Should the US decide to pull its support, the effect would be drastic. The US is Hong Kong’s second-largest trading partner, and goods and services traded between them totalled an estimated US$67.3 billion ($91.9 billion) in 2018.

“We look forward to the introduction of a new bipartisan Hong Kong Human Rights and Democracy Act in the coming days by Senator [Marco] Rubio, chairman Jim McGovern and Congressman Chris Smith,” Pelosi said, referring to a proposed bill that will penalise officials in Hong Kong or China for infringing human rights by freezing their US-based assets and denying them entry into the US.

To be sure, the developments have set off the anticipation of a flight of business and assets from Hong Kong, and many are expecting Singapore, as a comparable financial centre in the region, to gain. Yet, this may not be true, nor would it necessarily be a good thing, as analysts have told our reporters.

For one, there are many who are under no illusion about their exposure to China by being in Hong Kong. Those with no appetite for risk would have shipped out long ago. The ones who remain are clear-eyed about the chances they are taking.

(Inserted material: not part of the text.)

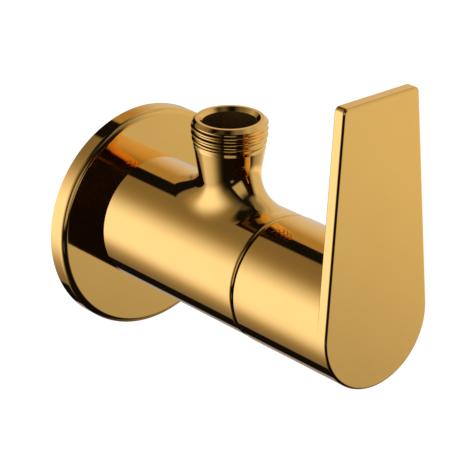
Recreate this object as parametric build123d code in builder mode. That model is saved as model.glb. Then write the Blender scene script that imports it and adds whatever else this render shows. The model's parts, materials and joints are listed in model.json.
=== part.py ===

An influx of assets and businesses from Hong Kong could come with its own set of problems. Singapore does not have an extradition treaty with China, but risks being in a tough spot, should Beijing request for the transfer of individuals from Singapore, for instance. In the face of myriad challenges, Singapore can do without such complications.

Besides, the city state’s fortunes have rather diverged from Hong Kong’s. In fact, the territory has capitalised on its Pearl River Delta connections to become the market for China-focused funds and business. But the hinterland that has been an advantage may now be to its detriment. On the other hand, Singapore is unencumbered and should continue to grow as the centre for international business and finance.